Terça feira de qualquer dia de 1983. O dia da semana, de escolha avulsa, admito, foi a cabível para Stanley Ann Dunham ir ao cinema. Mesmo sendo a temporada de estreias como Flashdance, Jogos de Guerra e O Retorno do Jedi, Ann surpreendeu até mesmo a bilheteria optando por um filme franco-brasileiro rodado nos morros do Rio de Janeiro, chamado Orfeu Negro. O motivo? O negro.
Ann era turista. Havia desembarcado em Nova York no dia anterior, junto à filha. O principal motivo da viagem era, até ali, a visita semestral ao filho, um acadêmico da Universidade de Columbia. Apenas era. Pois o passei tornou-se o início de uma paixão platônica e ficou marcado como o despertar de um fetiche. Conjunto de fatores que só foi ocorrer graças a um anúncio de “Orfeu Negro” veiculado no “Village Voice”, jornal ainda em atividade.
“Uma noite, enquanto folheava o jornal Village Voice, os olhos da minha mãe se iluminaram ao ver a propaganda de um filme, 'Orfeu Negro', que estava sendo exibido no centro. Minha mãe insistiu para que fossemos naquela noite; ela disse que foi o primeiro filme estrangeiro que ela viu”, relatou o citado e atencioso filho. Nesse mesmo parágrafo, comentou um depoimento da mãe quando já voltavam para casa:
“Quando vi o filme, achei que era a coisa mais bonita que já tinha visto”.
Ann, do seu modo tímido e contido, como são as mães, suspirava por Orfeu.
Na manhã seguinte, o anúncio do Village Voice já não estava mais no papel. Mas sim, num novo e improvisado caderno que reunia recortes, matérias e fotos daquele negro-alto-forte que incorporou o carnavalesco protetor de Eurídice, a sertanista inspirada na mitologia grega.
Ann queria ser Eurídice. Queria aprender a sambar. Queria, mesmo sem correr perigo, correr perigo para ter quem protegê-la.

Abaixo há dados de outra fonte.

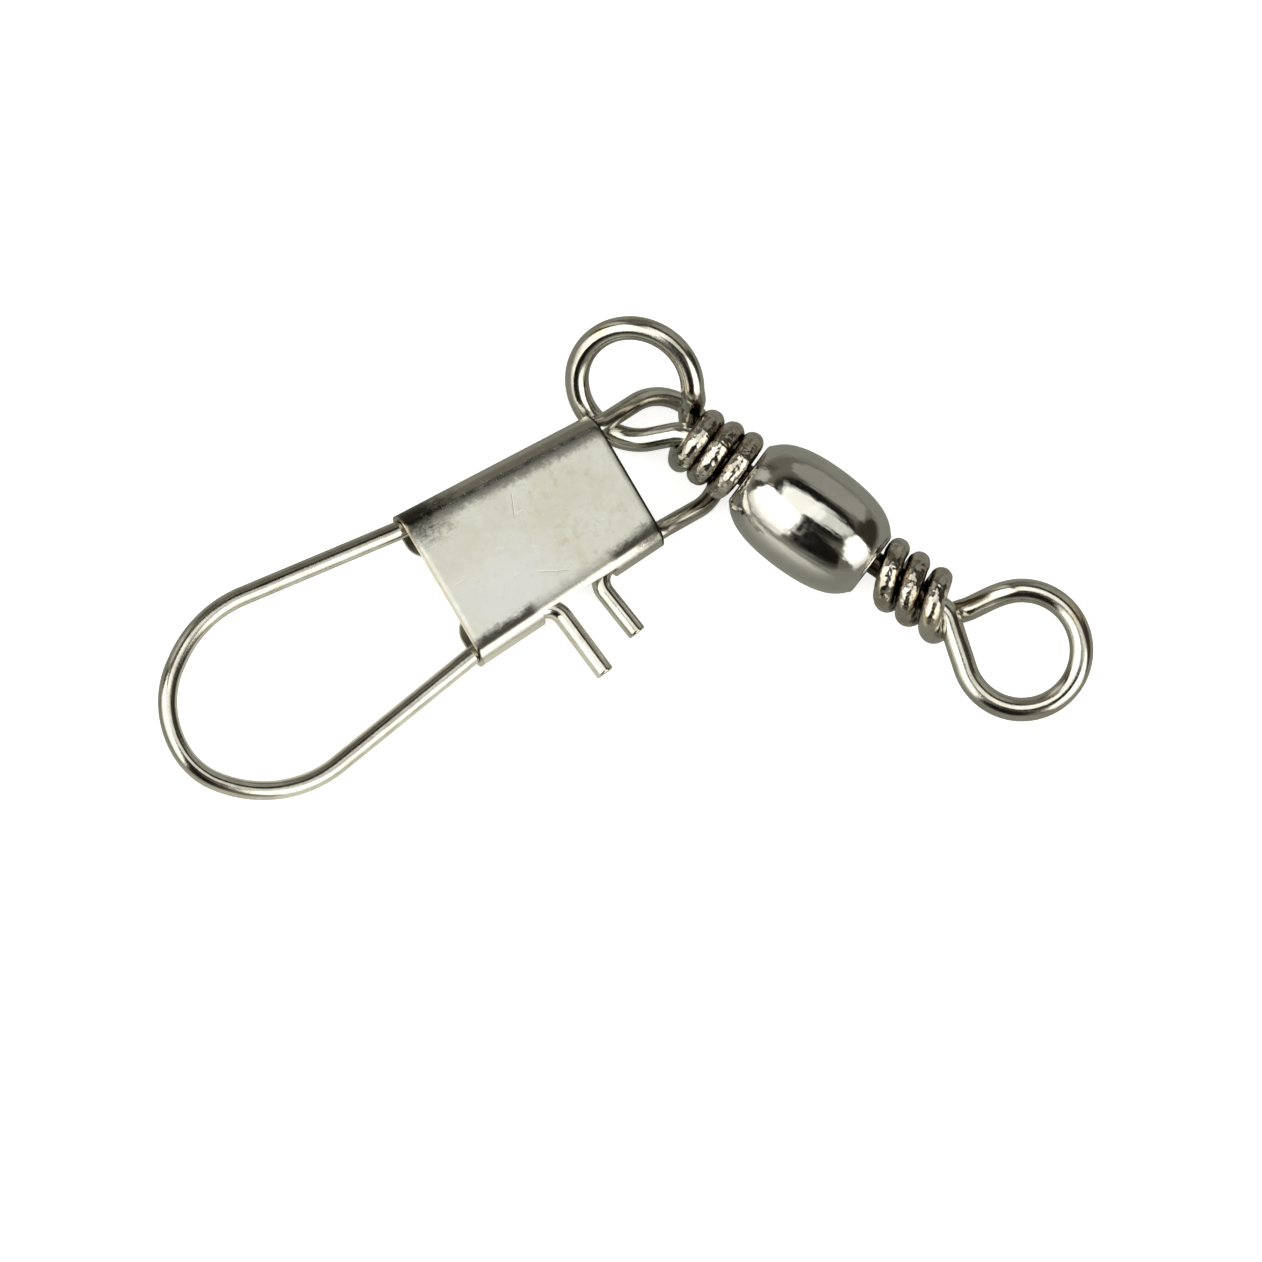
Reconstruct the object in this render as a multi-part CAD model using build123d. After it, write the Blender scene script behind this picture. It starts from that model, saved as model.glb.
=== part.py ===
from build123d import *
import math
import os

# A snap swivel as it lies on a table, in millimetres. The swivel's axis runs along X,
# Z is up, and the origin is the middle of the footprint on the table.

# Driving dimensions
eye_wire = 1.0
snap_wire = 0.8
running_gap = 0.05
barrel_diameter = 4.9
barrel_length = 6.4
ring_radius = 2.48
sheet = 0.2
sleeve_length = 9.45
sleeve_half_width_eye_end = 3.14
sleeve_half_width_hook_end = 3.61

# How the pieces lie
view_lean = 21
line_eye_spin = 0
snap_eye_spin = 25
snap_heading = 65
snap_slope = 17.3
snap_roll = 1.3
snap_behind_ring = 1.92
snap_beside_axis = -3.035
snap_above_axis = 0.385
small_loop_dip = 14.2


def rounded_path(corners, radii):
    """Straight runs joined by tangent arcs at each inner corner."""
    edges = []
    start = Vector(*corners[0])
    for index, radius in enumerate(radii, start=1):
        corner = Vector(*corners[index])
        back = (Vector(*corners[index - 1]) - corner).normalized()
        ahead = (Vector(*corners[index + 1]) - corner).normalized()
        half_opening = math.radians(back.get_angle(ahead)) / 2
        reach = radius / math.tan(half_opening)
        bisector = (back + ahead).normalized()
        centre = corner + bisector * (radius / math.sin(half_opening))
        first = corner + back * reach
        last = corner + ahead * reach
        edges.append(Line(start, first))
        edges.append(ThreePointArc(first, centre - bisector * radius, last))
        start = last
    edges.append(Line(start, Vector(*corners[-1])))
    return Wire(edges)


def bent_wire(path, diameter):
    """Round wire that follows a path."""
    section = path.location_at(0) * Circle(diameter / 2)
    return sweep(section, path=path)


# Barrel
bore_radius = eye_wire / 2 + running_gap
belly_radius = barrel_diameter / 2
end_radius = 0.543 * belly_radius
end_wall = 0.85
chamber_radius = 1.35
shoulder_x = 0.305 * barrel_length
shoulder_radius = 0.916 * belly_radius
shoulder_slope = -2 * math.atan2(belly_radius - shoulder_radius, shoulder_x)
lip_round = 0.12


def make_barrel():
    """Hollow egg-shaped body, closed round both shanks at its ends."""
    half = barrel_length / 2
    with BuildPart() as part:
        with BuildSketch(Plane.XZ):
            with BuildLine():
                Line((-half, 0), (-half, end_radius))
                TangentArc((-shoulder_x, shoulder_radius), (-half, end_radius),
                           tangent=(-math.cos(shoulder_slope), math.sin(shoulder_slope)))
                ThreePointArc((-shoulder_x, shoulder_radius), (0, belly_radius),
                              (shoulder_x, shoulder_radius))
                TangentArc((shoulder_x, shoulder_radius), (half, end_radius),
                           tangent=(math.cos(shoulder_slope), math.sin(shoulder_slope)))
                Line((half, end_radius), (half, 0))
                Line((half, 0), (-half, 0))
            make_face()
        revolve(axis=Axis.X)
        circles = part.edges().filter_by(GeomType.CIRCLE)
        ends = circles.filter_by(lambda edge: abs(edge.center().X) > half - lip_round)
        fillet(ends, lip_round)
        chamber_length = barrel_length - 2 * end_wall
        with Locations(Plane.YZ):
            Cylinder(chamber_radius, chamber_length, mode=Mode.SUBTRACT)
            Cylinder(bore_radius, barrel_length, mode=Mode.SUBTRACT)
    return part.part


# Eyes of the swivel
wrap_radius = eye_wire + 0.02
head_radius = 0.95
head_length = 0.5
head_x = barrel_length / 2 - end_wall - running_gap - head_length
head_round = 0.15
neck_bend = 0.9
coil_end_x = barrel_length / 2 + running_gap + eye_wire / 2
tail_opening = 25
tail_lag = 0.3
tail_run = 1.1
tail_drop = 0.75 * wrap_radius
line_coil_pitch = 1.1
line_coil_length = 2.85 * line_coil_pitch
line_neck = coil_end_x + line_coil_length + 0.015 * eye_wire
line_ring_x = line_neck + 1.4 * ring_radius
line_ring_offset = 0.45
snap_coil_pitch = 1.01
snap_coil_length = 2.75 * snap_coil_pitch
snap_neck = coil_end_x + snap_coil_length - 0.13 * eye_wire
snap_ring_x = snap_neck + 1.13 * ring_radius
snap_ring_offset = 0.6


def make_eye(pitch, coil_length, neck, ring_x, ring_offset):
    """Headed shank, round loop and tail wrapped back round the shank, pointing along +X."""
    ring = Vector(ring_x, ring_offset, 0)
    reach = (ring - Vector(neck, 0, 0)).length
    opening = math.asin(ring_radius / reach)
    heading = math.atan2(ring_offset, ring_x - neck)
    limb = math.sqrt(reach ** 2 - ring_radius ** 2)
    leave = Vector(neck + limb * math.cos(heading - opening), limb * math.sin(heading - opening), 0)
    first_angle = math.degrees(heading - opening) - 90
    last_angle = math.degrees(heading + opening) + 90 - tail_opening
    landing = ring + ring_radius * Vector(math.cos(math.radians(last_angle)), math.sin(math.radians(last_angle)), 0)
    across = (first_angle + last_angle) / 2
    far_side = ring + ring_radius * Vector(math.cos(math.radians(across)), math.sin(math.radians(across)), 0)

    bend_reach = neck_bend * math.tan((opening - heading) / 2)
    limb_start = Vector(neck + bend_reach * math.cos(heading - opening),
                        bend_reach * math.sin(heading - opening), 0)
    shank = Line((head_x, 0, 0), (neck - bend_reach, 0, 0))
    neck_arc = TangentArc((neck - bend_reach, 0, 0), limb_start, tangent=(1, 0, 0))
    limb_line = Line(limb_start, leave)
    ring_arc = ThreePointArc(leave, far_side, landing)

    tail_neck = neck + tail_lag
    tail_reach = math.hypot(ring_x - tail_neck, ring_offset)
    tail_heading = math.atan2(ring_offset, ring_x - tail_neck) + math.asin(ring_radius / tail_reach)
    under_neck = Vector(tail_neck + tail_run * math.cos(tail_heading), tail_run * math.sin(tail_heading),
                        -tail_drop)
    coil_plane = Plane(origin=(coil_end_x + coil_length, 0, 0), x_dir=(0, 0, -1), z_dir=(-1, 0, 0))
    wrap = coil_plane.location * Helix(pitch, coil_length, wrap_radius)
    tail = Spline(landing, under_neck, wrap @ 0, tangents=[ring_arc % 1, wrap % 0])

    loop = bent_wire(Wire([shank, neck_arc, limb_line, ring_arc, tail]), eye_wire)
    coils = bent_wire(Wire([wrap]), eye_wire)
    head = Pos(head_x + head_length / 2, 0, 0) * Rot(Y=90) * Cylinder(head_radius, head_length)
    return loop + coils + fillet(head.edges(), head_round)


# Snap
grip_radius = snap_wire / 2 + 0.01
back_curl = grip_radius + sheet
front_curl = 0.8
curl_shift = back_curl - front_curl
track_eye_end = sleeve_half_width_eye_end - back_curl
track_hook_end = sleeve_half_width_hook_end - back_curl
track_angle = math.degrees(math.atan2(track_hook_end - track_eye_end, sleeve_length))
small_loop_tip = 4.78
small_loop_half_width = 2.62
eye_end = 0.25
track_overrun = 0.1
leg_bend = 2
small_loop_bend = 2.35
big_loop_tip = 22.45
tip_upper = 1.8
tip_lower = 1.3
upper_shoulder_x = 18.87
upper_shoulder_y = 4.23
lower_shoulder_x = 19.85
lower_shoulder_y = 4.45
long_bend = 5
upper_shoulder_bend = 4.5
upper_tip_bend = 3.2
lower_bend = 4
long_prong = 6.47
short_prong = 5.72
long_prong_x = 5.38
long_prong_tip_x = 5.07
short_prong_x = 3.32
short_prong_tip_x = 2.95
long_prong_bend = 0.8
short_prong_bend = 0.85


def track(x):
    """Distance from the snap's centre line to either wire inside the sleeve."""
    return track_eye_end - x * math.tan(math.radians(track_angle))


def bend_start(prong_x, prong_tip_x, prong, bend, way):
    """Where a prong's bend leaves the straight wire, which runs on from it in +X or -X as way is 1 or -1."""
    slope = math.tan(math.radians(track_angle))
    prong_run = Vector(prong_x - prong_tip_x, track(-prong_x) - prong, 0)
    sleeve_run = Vector(way, way * slope, 0)
    half_opening = math.radians(prong_run.get_angle(sleeve_run)) / 2
    reach = bend / math.tan(half_opening)
    return -prong_x + way * reach * math.cos(math.radians(track_angle))


def make_snap_wire():
    """One spring wire: short prong, small loop, big loop, long prong."""
    tip = small_loop_tip * math.cos(math.radians(small_loop_dip))
    dip = -small_loop_tip * math.sin(math.radians(small_loop_dip))
    hook_end = -sleeve_length - track_overrun
    corners = [
        (-short_prong_tip_x, -short_prong, 0),
        (-short_prong_x, -track(-short_prong_x), 0),
        (eye_end, -track(eye_end), 0),
        (tip, -small_loop_half_width, dip),
        (tip, small_loop_half_width, dip),
        (eye_end, track(eye_end), 0),
        (hook_end, track(hook_end), 0),
        (-upper_shoulder_x, upper_shoulder_y, 0),
        (-big_loop_tip, tip_upper, 0),
        (-big_loop_tip, -tip_lower, 0),
        (-lower_shoulder_x, -lower_shoulder_y, 0),
        (hook_end, -track(hook_end), 0),
        (-long_prong_x, -track(-long_prong_x), 0),
        (-long_prong_tip_x, -long_prong, 0),
    ]
    radii = [short_prong_bend, leg_bend, small_loop_bend, small_loop_bend, leg_bend, long_bend,
             upper_shoulder_bend, upper_tip_bend, lower_bend, lower_bend, long_bend, long_prong_bend]
    return bent_wire(rounded_path(corners, radii), snap_wire)


notch_room = 0.04
notch_left = bend_start(long_prong_x, long_prong_tip_x, long_prong, long_prong_bend, -1) - notch_room
notch_right = bend_start(short_prong_x, short_prong_tip_x, short_prong, short_prong_bend, 1) + notch_room
notch_edge = sleeve_half_width_eye_end - 0.5 * sheet
window_edge = track_eye_end - grip_radius
window_top = grip_radius + 0.02
plate_reach = 3.4
lip_reach = 1.6
lip_corner = 0.9


def make_sleeve():
    """Tapered sheet plate with both long edges curled back round the wire, notched for the prongs."""
    with BuildSketch() as profile:
        with BuildLine():
            Line((-plate_reach, front_curl), (curl_shift, front_curl))
            JernArc((curl_shift, front_curl), (1, 0), front_curl, -90)
            JernArc((back_curl, 0), (0, -1), back_curl, -90)
            Line((0, -back_curl), (-lip_reach, -back_curl))
            Line((-lip_reach, -back_curl), (-lip_reach, -grip_radius))
            Line((-lip_reach, -grip_radius), (0, -grip_radius))
            JernArc((0, -grip_radius), (1, 0), grip_radius, 90)
            JernArc((grip_radius, 0), (0, 1), front_curl - sheet, 90)
            Line((curl_shift, front_curl - sheet), (-plate_reach, front_curl - sheet))
            Line((-plate_reach, front_curl - sheet), (-plate_reach, front_curl))
        make_face()
    overrun = 1
    start_x = -sleeve_length - overrun
    taper = math.radians(track_angle)
    along = Plane(origin=(start_x, track(start_x), 0), x_dir=(math.sin(taper), math.cos(taper), 0),
                  z_dir=(math.cos(taper), -math.sin(taper), 0))
    half = extrude(along * profile.sketch, sleeve_length + 2 * overrun)
    sleeve = half + mirror(half, about=Plane.XZ)
    ample = 4 * sleeve_half_width_hook_end
    sleeve &= Pos(-sleeve_length / 2, 0, 0) * Box(sleeve_length, ample, ample)
    lip_end = track_hook_end - lip_reach + lip_corner / 2
    corners = sleeve.edges().filter_by(Axis.Z)
    corners = corners.filter_by(lambda edge: edge.center().Z < 0 and abs(edge.center().Y) < lip_end)
    sleeve = fillet(corners, lip_corner)
    notch_x = (notch_left + notch_right) / 2
    notch_length = notch_right - notch_left
    edge_notch = Box(notch_length, ample, ample, align=(Align.CENTER, Align.MAX, Align.CENTER))
    edge_notch = Pos(notch_x, -notch_edge, 0) * edge_notch
    prong_window = Box(notch_length, ample, ample, align=(Align.CENTER, Align.MAX, Align.MAX))
    prong_window = Pos(notch_x, -window_edge, window_top) * prong_window
    return sleeve - edge_notch - prong_window


# Assembly
swivel_height = belly_radius
lie_of_camera_side = Pos(0, 0, swivel_height) * Rot(X=view_lean)


def pose_snap(shape):
    """Carry a piece of the snap from its own flat frame to where it lies."""
    place = Pos(snap_behind_ring - snap_ring_x, snap_beside_axis, snap_above_axis)
    return lie_of_camera_side * place * Rot(Z=snap_heading) * Rot(Y=snap_slope) * Rot(X=snap_roll) * shape


line_eye = make_eye(line_coil_pitch, line_coil_length, line_neck, line_ring_x, line_ring_offset)
snap_eye = make_eye(snap_coil_pitch, snap_coil_length, snap_neck, snap_ring_x, snap_ring_offset)
snap_eye = mirror(snap_eye, about=Plane.YZ)

pieces = {
    "barrel": Pos(0, 0, swivel_height) * make_barrel(),
    "line_eye": lie_of_camera_side * Rot(X=line_eye_spin) * line_eye,
    "snap_eye": lie_of_camera_side * Rot(X=snap_eye_spin) * snap_eye,
    "snap_wire": pose_snap(make_snap_wire()),
    "snap_sleeve": pose_snap(make_sleeve()),
}

bounds = Compound(list(pieces.values())).bounding_box()
to_origin = Pos(-(bounds.min.X + bounds.max.X) / 2, -(bounds.min.Y + bounds.max.Y) / 2, -bounds.min.Z)

os.makedirs("parts", exist_ok=True)
for name, piece in pieces.items():
    export_step(to_origin * piece, f"parts/{name}.step")
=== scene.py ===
import math

import bpy
import bmesh
from mathutils import Matrix, Vector, noise


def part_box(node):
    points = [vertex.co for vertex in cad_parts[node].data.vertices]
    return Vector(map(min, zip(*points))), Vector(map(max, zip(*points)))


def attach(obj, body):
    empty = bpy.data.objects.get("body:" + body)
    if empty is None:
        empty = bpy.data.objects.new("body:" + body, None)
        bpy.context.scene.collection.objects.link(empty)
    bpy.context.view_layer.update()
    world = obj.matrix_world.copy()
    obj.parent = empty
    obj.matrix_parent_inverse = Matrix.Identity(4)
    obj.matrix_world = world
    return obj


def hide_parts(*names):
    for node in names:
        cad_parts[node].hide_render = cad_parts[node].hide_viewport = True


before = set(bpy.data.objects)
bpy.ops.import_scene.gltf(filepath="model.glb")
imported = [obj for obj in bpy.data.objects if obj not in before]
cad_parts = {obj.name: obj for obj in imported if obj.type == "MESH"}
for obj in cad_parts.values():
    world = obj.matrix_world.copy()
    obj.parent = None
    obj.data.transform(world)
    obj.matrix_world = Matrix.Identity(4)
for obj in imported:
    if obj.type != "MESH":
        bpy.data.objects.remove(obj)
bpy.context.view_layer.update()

MM = 0.001

# Driving sizes in millimetres, as in the solids
EYE_WIRE = 1.0
SNAP_WIRE = 0.8
BARREL_LENGTH = 6.4
BELLY_RADIUS = 2.45
END_RADIUS = 1.33
RING_RADIUS = 2.48
SLEEVE_LENGTH = 9.45
HALF_WIDTH_EYE_END = 3.14
HALF_WIDTH_HOOK_END = 3.61
SHEET = 0.2

# How the pieces lie, in degrees and millimetres
VIEW_LEAN = 21
BARREL_ASKEW = -2.5
SNAP_EYE_SPIN = 25
SNAP_RING_X = 9.2
SNAP_BEHIND_RING = 1.92
SNAP_BESIDE_AXIS = -3.035
SNAP_ABOVE_AXIS = 0.385
SNAP_HEADING = 65
SNAP_SLOPE = 17.3
SNAP_ROLL = 1.3
SMALL_LOOP_DIP = 14.2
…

Essa excitação formalizada pela curiosidade fez Ann atravessar a ficção e descobrir o ator. Tratava-se de Breno Mello. Um amador que, até então, jamais tinha participado de qualquer produção. Isso porque Breno era jogador de futebol. Jogou pelo Renner, time que nos anos 50 conseguiu a proeza de ganhar um Gauchão, derrubando a hegemonia Gre-Nal, algo inimaginável para a época. Graças às atuações destacáveis, foi contratado pelo Fluminense. Com poucos meses de Rio de Janeiro foi abordado pelo diretor francês Marcel Camus na praia de Copacabana. Foi ali, seminu e destacando-se com paisagem, que aquele negro recebeu o convite para estrelar o filme.
A paixão de Ann durou anos. Possivelmente até 1995, data de sua morte. Ann jamais teve o prazer de conhecer Orfeu. Breno Mello jamais ficou sabendo da existência de Ann. Mas, entre todos os personagens do relato, um terceiro elemento carrega até hoje a relevância que essa história teve para os envolvidos. O tal filho da Universidade de Columbia. O cara que aquela noite de terça-feira pagou as três entradas do filme. O filho de Ann: Barack Obama.
Obama conta na sua biografia Dreams From My Father:
“Na metade do filme, decidi que havia visto o suficiente e virei para minha mãe para ver se ela estava pronta para ir embora. Mas seu rosto estava vidrado na tela. Naquele momento, senti-me como se tivesse olhado por uma janela para seu coração, o coração de sua juventude.”
Esse, lá em 1983, foi o primeiro contato de Barack Obama com o Brasil: por meio de Orfeu Negro, o filme franco-brasileiro estrelado por Breno Mello, o ex-jogador do Renner de Porto Alegre que encantou a senhora mãe do presidente.
É tudo verdade. Inclusive que, por pouco, mesmo que guiado pelas fantasias, Obama não teve um pai gaúcho.
E isso explica porque ele é apenas quase bom.